→ **Written exercise**: Give again only the lines beginning with the one that contains "Model this object" and ending with the one that contains "import Module from"; include both of those lines.

CAD and scene scripts
● ● ● ●

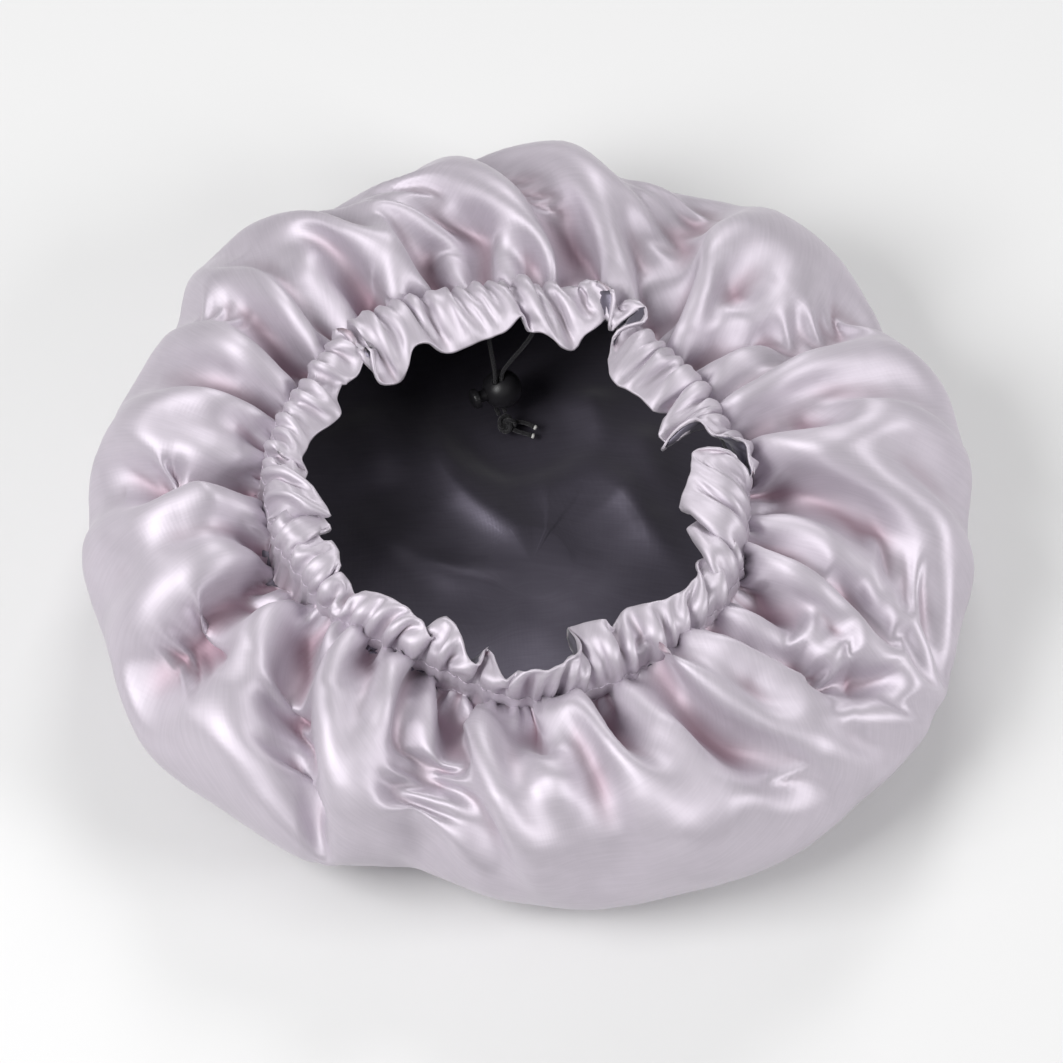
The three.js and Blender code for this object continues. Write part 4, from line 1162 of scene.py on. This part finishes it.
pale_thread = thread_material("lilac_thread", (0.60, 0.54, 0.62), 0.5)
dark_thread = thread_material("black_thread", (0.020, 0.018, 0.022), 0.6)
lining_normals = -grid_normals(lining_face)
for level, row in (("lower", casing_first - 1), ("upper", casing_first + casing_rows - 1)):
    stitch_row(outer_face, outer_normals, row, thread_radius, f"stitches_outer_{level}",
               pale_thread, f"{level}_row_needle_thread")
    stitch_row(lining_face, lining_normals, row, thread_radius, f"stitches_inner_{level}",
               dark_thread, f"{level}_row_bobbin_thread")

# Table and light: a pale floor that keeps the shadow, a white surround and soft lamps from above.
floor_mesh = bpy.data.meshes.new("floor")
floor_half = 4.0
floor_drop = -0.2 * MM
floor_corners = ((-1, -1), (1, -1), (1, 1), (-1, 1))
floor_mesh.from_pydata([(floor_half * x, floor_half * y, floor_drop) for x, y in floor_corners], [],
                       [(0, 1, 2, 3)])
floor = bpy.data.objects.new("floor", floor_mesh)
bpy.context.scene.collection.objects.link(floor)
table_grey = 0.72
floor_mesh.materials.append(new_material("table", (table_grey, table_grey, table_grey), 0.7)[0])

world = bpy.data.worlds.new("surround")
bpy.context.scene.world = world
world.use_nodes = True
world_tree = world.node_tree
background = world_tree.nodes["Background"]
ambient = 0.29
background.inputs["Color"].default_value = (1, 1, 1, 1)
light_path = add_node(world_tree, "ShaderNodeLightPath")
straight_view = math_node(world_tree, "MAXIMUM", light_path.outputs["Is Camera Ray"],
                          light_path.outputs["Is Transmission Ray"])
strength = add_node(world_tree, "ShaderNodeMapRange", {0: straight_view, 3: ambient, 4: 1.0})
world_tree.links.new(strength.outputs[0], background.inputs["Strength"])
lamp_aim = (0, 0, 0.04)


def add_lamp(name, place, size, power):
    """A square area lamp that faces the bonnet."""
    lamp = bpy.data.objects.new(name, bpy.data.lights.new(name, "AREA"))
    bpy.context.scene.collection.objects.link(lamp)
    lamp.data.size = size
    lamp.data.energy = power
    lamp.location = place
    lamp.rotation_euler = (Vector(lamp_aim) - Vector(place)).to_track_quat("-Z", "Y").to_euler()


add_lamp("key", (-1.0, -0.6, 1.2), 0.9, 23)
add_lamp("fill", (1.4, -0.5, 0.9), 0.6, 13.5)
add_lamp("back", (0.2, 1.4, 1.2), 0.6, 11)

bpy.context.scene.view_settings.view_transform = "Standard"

● ● ● ●

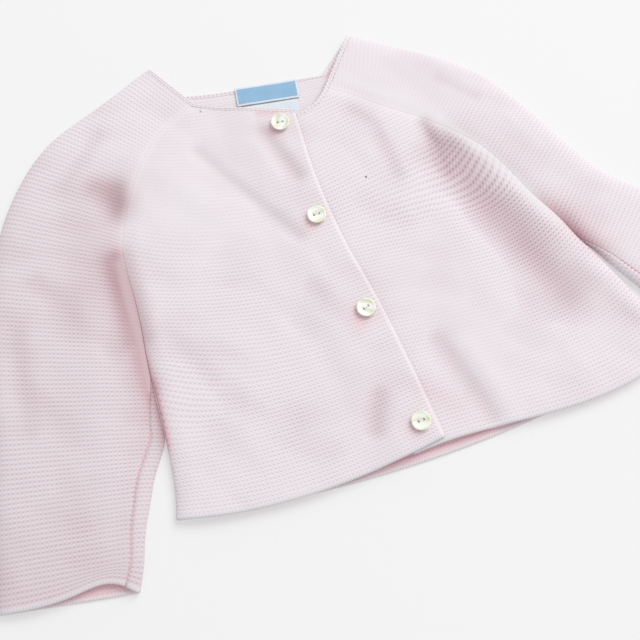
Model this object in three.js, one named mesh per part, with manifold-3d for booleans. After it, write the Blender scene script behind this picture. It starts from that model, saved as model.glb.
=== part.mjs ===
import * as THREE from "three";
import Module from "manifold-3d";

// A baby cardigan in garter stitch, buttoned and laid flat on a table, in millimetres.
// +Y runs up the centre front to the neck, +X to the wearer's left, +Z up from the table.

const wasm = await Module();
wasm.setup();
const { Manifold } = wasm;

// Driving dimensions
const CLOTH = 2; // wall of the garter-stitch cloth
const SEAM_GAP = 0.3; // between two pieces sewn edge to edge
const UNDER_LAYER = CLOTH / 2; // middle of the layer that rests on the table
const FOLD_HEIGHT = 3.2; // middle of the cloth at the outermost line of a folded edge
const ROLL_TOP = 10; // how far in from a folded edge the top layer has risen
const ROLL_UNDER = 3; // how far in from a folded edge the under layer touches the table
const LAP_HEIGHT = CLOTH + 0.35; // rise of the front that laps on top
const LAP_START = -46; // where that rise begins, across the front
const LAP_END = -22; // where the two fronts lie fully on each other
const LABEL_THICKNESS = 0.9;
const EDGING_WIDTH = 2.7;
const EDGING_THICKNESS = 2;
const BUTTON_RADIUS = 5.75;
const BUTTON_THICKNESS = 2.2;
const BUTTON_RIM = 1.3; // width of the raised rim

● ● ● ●

→ **Complete answer**:
Model this object in three.js, one named mesh per part, with manifold-3d for booleans. After it, write the Blender scene script behind this picture. It starts from that model, saved as model.glb.
=== part.mjs ===
import * as THREE from "three";
import Module from "manifold-3d";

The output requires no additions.